Judge Shilo’s ruling was, he wrote,based on “the principle of the public nature of trials,” which is “one of the foundations of our system of law” and is stronger than Michael Freund’s right to privacy.
Moreover, the judge stated, Shavei Israel, which has no such right, was not merely a passive recipient of the funds said to have been stolen. This was because it was also charged by Sarah Freund in family court that “the non-profit organization was falsely registered with the Registrar of Amutot”on documents “in which her signature had been forged. In addition, she claimed that there were ‘grave and substantial’ defects in the organization’s administration and pointed to the many flaws and failures that, so she said, took place in it.
The alleged forging of Sarah’s signature on Shavei Israel’s registration papers and reports to the Registrar of Amutot would presumably have been meant to facilitate the counter-claim that the transfer of money to Shavei could not have occurred without her knowledge and consent.
The way was now cleared for the trial to begin. On April 20, 2021, the litigants met in Judge Shilo’s courtroom and set last week’s date of October 17 for a preliminary session, the reason for whose last-minute cancelation has not been given. Asked by our Newsletter to comment, Sarah Freund’s lawyer Zohar Lande did not reply.
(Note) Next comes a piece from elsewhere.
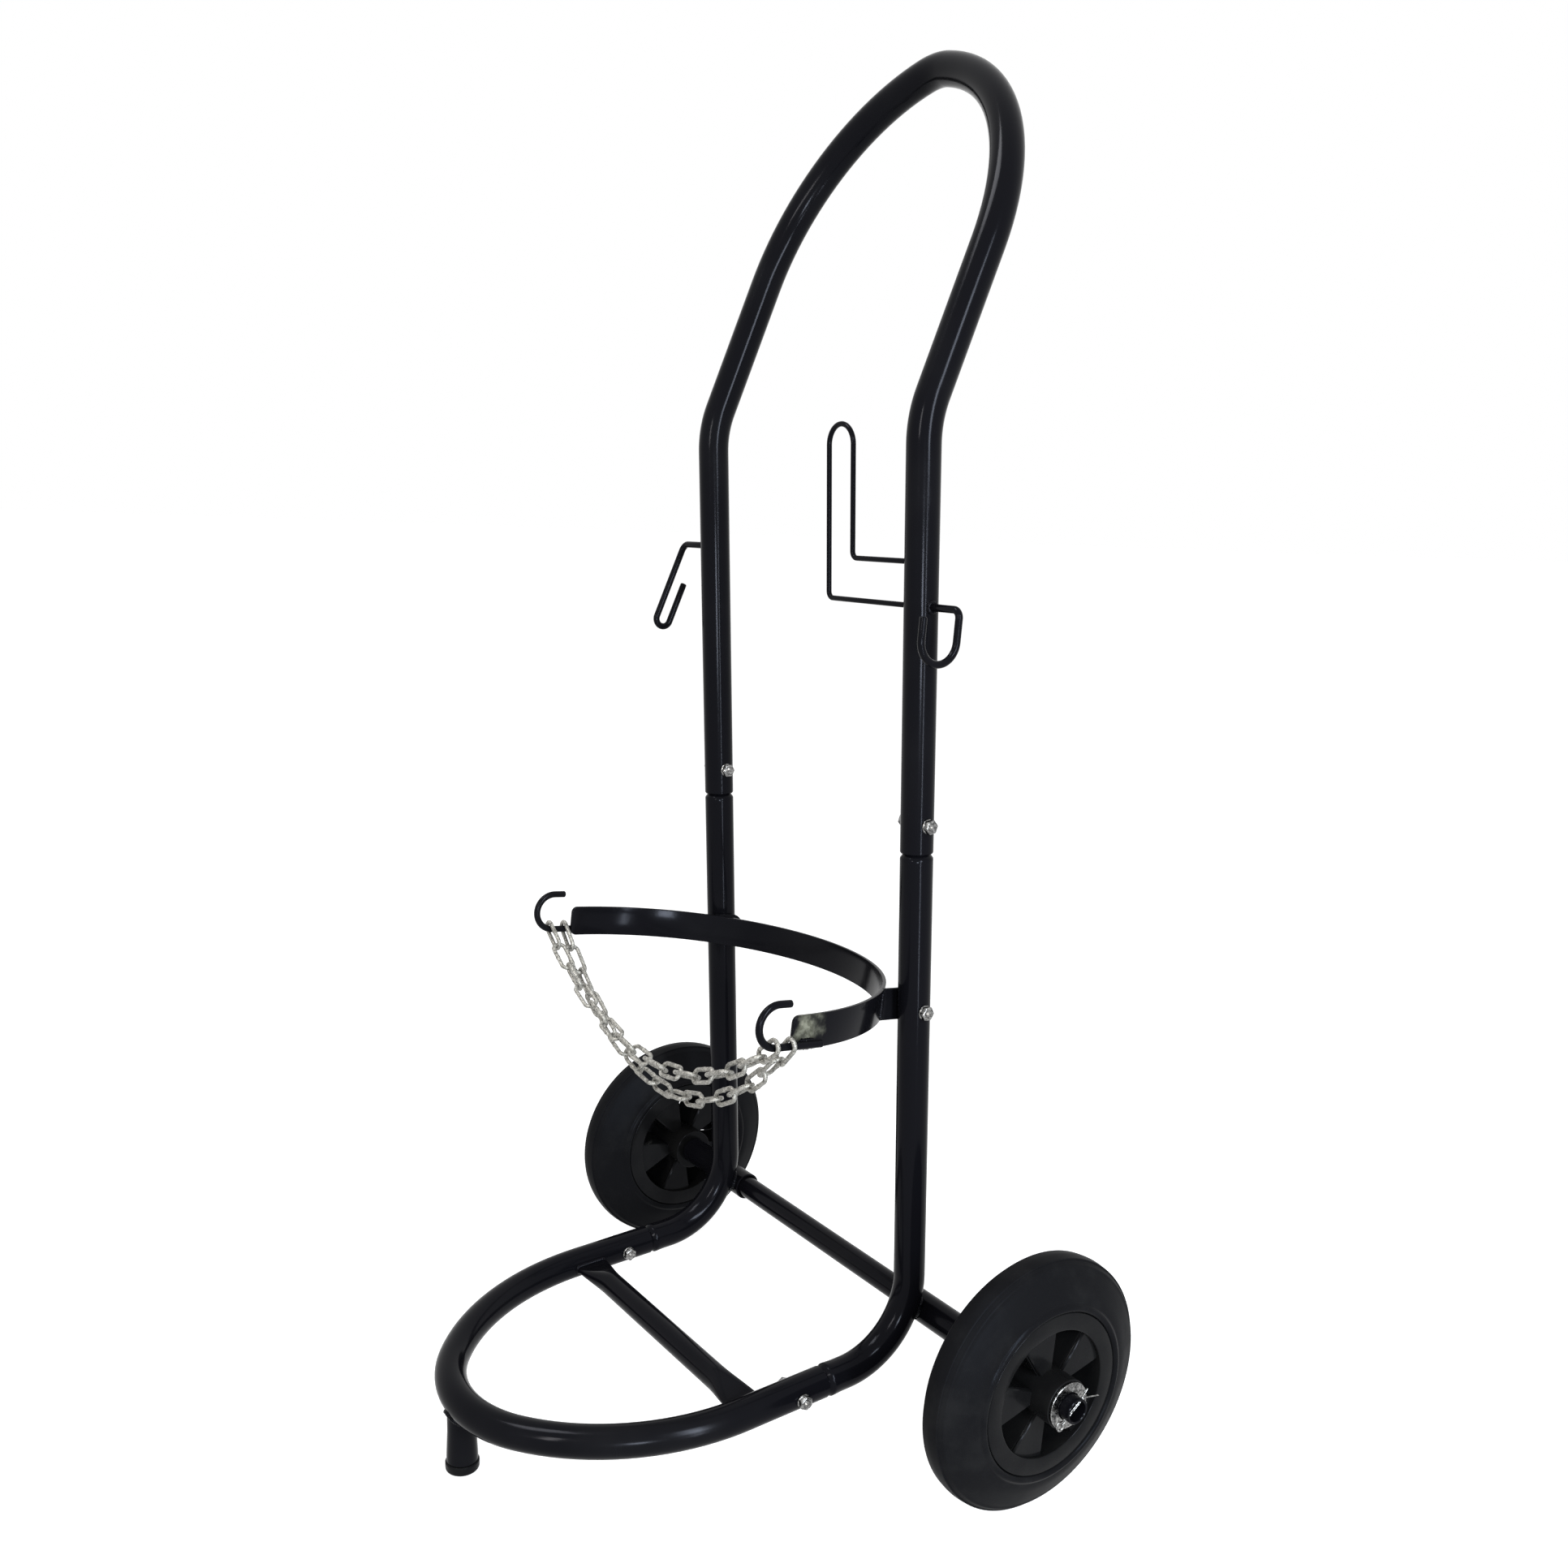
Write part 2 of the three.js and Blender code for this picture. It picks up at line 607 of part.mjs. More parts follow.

In a related development, the Israeli daily business newspaper Calcalist reported earlier this year that, in a separate suit filed against Michael Freund by Sarah Freund’s father Pinchas Green, a Tel Aviv family court presided over by Judge Shmuel Bar-Yosef ordered Freund to return to Green the IS50,000,000 shekels determined by it to have been illegally taken from money given by Green to his daughter, plus an additional IS2m. in court costs. The decision is currently being appealed by Freund’s lawyers. What would be the fate of Sarah Freund vs. Shavei Israel should Judge Bar-Yosef’s decision be upheld is not clear.